Pub Date: Sept. 1st, 2006
ISBN: 1-897299-01-X
Publisher: Drawn & Quarterly

Struggling artists of all types (and those who love them) will find a kindred spirit in this graphic diarist/memoirist.

Nothing all that momentous happens in the comics of Bell (When I’m Old and Other Stories, 2005), but her accounts of the frustrations of finding apartments, dealing with roommates and supporting herself with odd jobs (from nude modeling to assisting a more commercially successful artist, who takes credit for some of Bell’s work) ring engagingly true. There’s a childlike innocence to her drawings that complements the confessional intimacy of her work.
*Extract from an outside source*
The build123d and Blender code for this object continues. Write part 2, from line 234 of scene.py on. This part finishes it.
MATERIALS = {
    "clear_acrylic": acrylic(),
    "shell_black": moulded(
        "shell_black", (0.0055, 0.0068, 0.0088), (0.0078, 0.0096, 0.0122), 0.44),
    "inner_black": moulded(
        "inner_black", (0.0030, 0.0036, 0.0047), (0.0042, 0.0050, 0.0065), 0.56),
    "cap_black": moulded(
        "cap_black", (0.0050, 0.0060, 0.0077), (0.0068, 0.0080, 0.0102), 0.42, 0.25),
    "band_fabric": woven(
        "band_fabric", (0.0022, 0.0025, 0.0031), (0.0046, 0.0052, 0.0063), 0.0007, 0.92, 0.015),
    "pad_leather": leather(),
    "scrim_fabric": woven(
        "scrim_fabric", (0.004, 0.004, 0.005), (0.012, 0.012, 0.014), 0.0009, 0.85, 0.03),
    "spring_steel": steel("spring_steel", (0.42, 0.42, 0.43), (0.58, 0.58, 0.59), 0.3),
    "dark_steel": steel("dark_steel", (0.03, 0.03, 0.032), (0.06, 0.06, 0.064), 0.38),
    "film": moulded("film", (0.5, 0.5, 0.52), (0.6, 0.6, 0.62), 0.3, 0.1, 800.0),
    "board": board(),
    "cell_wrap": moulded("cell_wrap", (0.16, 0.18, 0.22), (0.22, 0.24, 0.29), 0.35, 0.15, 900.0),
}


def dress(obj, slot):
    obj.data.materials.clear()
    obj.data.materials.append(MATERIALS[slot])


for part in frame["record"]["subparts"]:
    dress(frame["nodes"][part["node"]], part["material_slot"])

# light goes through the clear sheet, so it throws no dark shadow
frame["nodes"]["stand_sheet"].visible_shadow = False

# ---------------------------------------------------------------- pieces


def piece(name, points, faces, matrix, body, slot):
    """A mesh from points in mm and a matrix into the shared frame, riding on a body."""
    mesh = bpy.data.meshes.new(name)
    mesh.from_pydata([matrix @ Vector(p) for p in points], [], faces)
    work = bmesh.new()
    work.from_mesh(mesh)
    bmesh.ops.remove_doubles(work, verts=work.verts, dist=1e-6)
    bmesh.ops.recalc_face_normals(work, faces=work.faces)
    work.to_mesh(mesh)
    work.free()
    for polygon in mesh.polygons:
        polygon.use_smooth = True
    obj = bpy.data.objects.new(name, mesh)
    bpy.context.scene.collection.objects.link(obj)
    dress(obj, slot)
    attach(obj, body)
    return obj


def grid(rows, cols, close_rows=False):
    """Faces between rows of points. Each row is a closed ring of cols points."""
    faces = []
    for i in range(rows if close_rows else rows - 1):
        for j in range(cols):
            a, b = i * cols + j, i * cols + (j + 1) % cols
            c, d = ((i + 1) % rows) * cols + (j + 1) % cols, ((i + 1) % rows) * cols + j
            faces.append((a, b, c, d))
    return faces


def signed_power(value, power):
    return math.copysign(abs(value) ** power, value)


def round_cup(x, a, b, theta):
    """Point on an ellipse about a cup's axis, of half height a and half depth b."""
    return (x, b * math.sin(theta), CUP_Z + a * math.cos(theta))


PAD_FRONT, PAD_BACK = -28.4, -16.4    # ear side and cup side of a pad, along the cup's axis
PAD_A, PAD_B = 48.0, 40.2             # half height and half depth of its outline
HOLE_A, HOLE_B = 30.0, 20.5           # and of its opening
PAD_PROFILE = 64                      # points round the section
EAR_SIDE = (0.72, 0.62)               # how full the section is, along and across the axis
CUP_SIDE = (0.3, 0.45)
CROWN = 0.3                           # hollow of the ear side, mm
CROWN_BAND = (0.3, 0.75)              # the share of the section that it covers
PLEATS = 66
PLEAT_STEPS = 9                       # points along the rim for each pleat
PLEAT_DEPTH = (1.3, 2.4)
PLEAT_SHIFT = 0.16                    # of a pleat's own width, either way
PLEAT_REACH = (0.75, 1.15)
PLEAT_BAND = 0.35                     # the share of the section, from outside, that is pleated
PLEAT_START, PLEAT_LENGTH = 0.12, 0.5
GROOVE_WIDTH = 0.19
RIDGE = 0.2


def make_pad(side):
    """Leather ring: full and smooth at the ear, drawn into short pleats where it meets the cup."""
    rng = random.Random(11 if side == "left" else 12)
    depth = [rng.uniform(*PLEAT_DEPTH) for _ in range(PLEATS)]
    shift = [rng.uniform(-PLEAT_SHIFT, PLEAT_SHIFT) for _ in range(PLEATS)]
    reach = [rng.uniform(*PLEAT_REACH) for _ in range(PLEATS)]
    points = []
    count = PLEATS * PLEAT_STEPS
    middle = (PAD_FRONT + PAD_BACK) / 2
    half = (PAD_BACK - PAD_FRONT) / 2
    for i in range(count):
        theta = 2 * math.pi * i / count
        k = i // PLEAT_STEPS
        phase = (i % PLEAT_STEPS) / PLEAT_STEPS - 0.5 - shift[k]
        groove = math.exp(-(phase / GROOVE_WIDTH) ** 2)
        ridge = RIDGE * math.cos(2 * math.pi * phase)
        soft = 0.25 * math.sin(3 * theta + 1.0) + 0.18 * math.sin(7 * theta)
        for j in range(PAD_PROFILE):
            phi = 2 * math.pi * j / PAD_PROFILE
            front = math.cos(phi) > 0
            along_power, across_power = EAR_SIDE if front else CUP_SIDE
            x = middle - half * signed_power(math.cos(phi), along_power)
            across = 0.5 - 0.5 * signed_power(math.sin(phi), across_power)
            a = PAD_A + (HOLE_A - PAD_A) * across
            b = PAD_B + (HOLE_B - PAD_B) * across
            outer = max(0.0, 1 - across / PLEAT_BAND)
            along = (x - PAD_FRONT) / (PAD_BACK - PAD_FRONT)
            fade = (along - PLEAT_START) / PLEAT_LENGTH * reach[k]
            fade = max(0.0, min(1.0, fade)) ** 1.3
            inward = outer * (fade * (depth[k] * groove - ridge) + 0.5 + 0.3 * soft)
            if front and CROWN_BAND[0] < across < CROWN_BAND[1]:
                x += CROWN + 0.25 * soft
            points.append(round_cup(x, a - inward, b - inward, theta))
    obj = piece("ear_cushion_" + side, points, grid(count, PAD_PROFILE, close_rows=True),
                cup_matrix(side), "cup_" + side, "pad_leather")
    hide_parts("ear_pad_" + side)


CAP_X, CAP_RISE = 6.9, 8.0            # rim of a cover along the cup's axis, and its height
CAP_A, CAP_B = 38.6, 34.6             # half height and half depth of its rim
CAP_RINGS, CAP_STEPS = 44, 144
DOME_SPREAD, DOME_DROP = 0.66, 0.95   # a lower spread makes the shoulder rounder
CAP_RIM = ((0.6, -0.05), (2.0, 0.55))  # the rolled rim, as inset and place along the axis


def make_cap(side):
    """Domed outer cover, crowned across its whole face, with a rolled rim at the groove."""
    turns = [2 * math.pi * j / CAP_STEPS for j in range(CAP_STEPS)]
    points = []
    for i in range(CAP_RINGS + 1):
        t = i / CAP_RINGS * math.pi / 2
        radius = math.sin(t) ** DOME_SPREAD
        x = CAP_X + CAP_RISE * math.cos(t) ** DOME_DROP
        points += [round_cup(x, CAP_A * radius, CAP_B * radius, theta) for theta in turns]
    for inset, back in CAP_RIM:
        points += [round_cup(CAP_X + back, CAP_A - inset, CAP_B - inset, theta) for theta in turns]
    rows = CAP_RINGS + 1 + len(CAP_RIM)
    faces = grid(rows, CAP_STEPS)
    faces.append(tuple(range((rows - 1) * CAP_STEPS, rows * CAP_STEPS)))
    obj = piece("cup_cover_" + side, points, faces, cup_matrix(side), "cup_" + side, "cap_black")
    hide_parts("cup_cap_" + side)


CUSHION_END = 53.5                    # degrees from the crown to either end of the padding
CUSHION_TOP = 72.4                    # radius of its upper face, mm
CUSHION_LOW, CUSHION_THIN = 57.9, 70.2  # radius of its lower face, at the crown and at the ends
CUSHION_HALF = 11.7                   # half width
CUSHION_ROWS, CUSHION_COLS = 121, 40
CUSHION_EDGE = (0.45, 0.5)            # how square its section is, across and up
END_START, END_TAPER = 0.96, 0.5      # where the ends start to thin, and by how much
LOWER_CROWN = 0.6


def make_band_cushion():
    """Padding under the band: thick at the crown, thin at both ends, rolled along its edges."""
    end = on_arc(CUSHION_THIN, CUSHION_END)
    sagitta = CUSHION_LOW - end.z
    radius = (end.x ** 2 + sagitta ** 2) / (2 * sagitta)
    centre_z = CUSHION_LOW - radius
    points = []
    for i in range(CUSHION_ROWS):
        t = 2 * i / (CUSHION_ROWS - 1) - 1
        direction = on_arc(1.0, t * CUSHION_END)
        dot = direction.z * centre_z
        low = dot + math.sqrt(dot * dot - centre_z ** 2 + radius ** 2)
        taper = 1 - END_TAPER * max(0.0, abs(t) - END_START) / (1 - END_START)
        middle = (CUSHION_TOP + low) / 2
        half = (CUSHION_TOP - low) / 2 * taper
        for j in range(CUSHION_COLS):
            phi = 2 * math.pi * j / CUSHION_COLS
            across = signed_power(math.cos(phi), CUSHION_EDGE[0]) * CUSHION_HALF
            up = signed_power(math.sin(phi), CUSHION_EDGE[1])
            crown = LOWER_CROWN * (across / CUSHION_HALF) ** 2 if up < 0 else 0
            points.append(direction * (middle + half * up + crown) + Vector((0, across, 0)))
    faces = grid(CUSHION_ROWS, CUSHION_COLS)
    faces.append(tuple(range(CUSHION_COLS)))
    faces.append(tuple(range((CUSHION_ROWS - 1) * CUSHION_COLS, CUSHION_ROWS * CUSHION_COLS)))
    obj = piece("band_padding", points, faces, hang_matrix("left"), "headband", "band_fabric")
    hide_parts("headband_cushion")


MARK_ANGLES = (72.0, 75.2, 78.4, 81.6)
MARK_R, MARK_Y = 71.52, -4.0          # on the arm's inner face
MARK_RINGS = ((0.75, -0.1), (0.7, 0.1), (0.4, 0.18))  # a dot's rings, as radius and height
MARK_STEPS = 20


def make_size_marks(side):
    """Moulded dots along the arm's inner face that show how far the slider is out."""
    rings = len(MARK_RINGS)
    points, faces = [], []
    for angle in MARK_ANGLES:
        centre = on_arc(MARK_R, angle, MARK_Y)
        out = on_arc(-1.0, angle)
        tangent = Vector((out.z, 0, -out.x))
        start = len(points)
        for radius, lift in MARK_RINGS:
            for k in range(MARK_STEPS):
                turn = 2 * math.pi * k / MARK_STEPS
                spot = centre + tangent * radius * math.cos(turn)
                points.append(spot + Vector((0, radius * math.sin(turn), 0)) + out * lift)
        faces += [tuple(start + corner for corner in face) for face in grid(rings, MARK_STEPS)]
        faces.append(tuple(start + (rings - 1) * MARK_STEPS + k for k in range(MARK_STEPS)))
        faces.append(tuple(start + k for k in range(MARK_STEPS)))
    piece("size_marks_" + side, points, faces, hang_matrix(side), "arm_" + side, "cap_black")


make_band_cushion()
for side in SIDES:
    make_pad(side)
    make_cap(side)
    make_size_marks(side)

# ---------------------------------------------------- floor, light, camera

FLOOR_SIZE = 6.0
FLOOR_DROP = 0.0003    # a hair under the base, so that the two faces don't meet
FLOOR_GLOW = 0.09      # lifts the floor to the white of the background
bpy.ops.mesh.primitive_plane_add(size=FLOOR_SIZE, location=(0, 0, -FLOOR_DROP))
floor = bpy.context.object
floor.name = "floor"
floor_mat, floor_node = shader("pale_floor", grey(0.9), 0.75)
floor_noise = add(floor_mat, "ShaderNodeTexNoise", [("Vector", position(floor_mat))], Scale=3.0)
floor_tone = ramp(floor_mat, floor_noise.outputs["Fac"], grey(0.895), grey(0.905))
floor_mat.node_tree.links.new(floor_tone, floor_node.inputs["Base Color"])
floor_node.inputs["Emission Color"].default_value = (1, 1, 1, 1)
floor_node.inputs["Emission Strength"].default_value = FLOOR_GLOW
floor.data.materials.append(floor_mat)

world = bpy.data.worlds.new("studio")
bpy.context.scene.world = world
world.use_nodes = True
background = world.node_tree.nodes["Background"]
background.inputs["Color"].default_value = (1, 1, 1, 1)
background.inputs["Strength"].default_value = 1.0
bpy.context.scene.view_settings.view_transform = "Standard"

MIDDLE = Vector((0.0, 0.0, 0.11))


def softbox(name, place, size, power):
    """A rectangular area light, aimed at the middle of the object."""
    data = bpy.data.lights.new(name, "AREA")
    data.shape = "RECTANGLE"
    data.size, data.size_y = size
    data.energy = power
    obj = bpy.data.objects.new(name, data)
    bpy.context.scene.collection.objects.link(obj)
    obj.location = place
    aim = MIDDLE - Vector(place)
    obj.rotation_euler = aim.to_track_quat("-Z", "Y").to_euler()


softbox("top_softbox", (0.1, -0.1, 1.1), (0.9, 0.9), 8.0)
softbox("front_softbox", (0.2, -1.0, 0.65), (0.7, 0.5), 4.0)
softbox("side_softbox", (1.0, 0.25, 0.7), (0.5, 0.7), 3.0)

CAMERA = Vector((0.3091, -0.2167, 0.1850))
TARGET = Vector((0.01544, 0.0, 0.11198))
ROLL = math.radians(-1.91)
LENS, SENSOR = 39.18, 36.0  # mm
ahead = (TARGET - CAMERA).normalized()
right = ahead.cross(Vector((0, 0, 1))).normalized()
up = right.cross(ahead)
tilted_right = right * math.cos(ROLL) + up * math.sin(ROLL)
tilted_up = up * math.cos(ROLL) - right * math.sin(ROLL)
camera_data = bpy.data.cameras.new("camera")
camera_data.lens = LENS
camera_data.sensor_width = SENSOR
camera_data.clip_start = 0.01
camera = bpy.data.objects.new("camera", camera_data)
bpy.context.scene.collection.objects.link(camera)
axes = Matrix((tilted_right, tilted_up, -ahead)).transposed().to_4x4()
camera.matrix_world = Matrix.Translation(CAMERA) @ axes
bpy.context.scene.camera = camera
The first and longest section takes the form of a six-week journal, mainly a six-panel strip per day. It shows Bell and her boyfriend, Tom, attempting to find apartments and suitable roommates for each other (cohabitation apparently doesn’t strike either of them as a good idea) and encountering a menagerie of humanity in the process. It seems the best way to make a roommate situation work is to communicate by Post-it notes and only be there when the other isn’t. The saddest story concerns the loss of her sketchbook (a month’s worth of work and the second issue of Lucky) in a rush to catch an airplane. The funniest episode finds Bell teaching drawing to a couple of French boys, whose major interest lies in drawing comics with vulgarities and obscenities. The last and shortest entry takes a turn toward the surreal, as a hole in the bathroom wall exacerbates conflicts between a couple, until the man crawls into the hole, never to return.

These slice-of-life, matter-of-fact (and occasionally fantasy) strips sustain a wry, bittersweet humor and disarming warmth.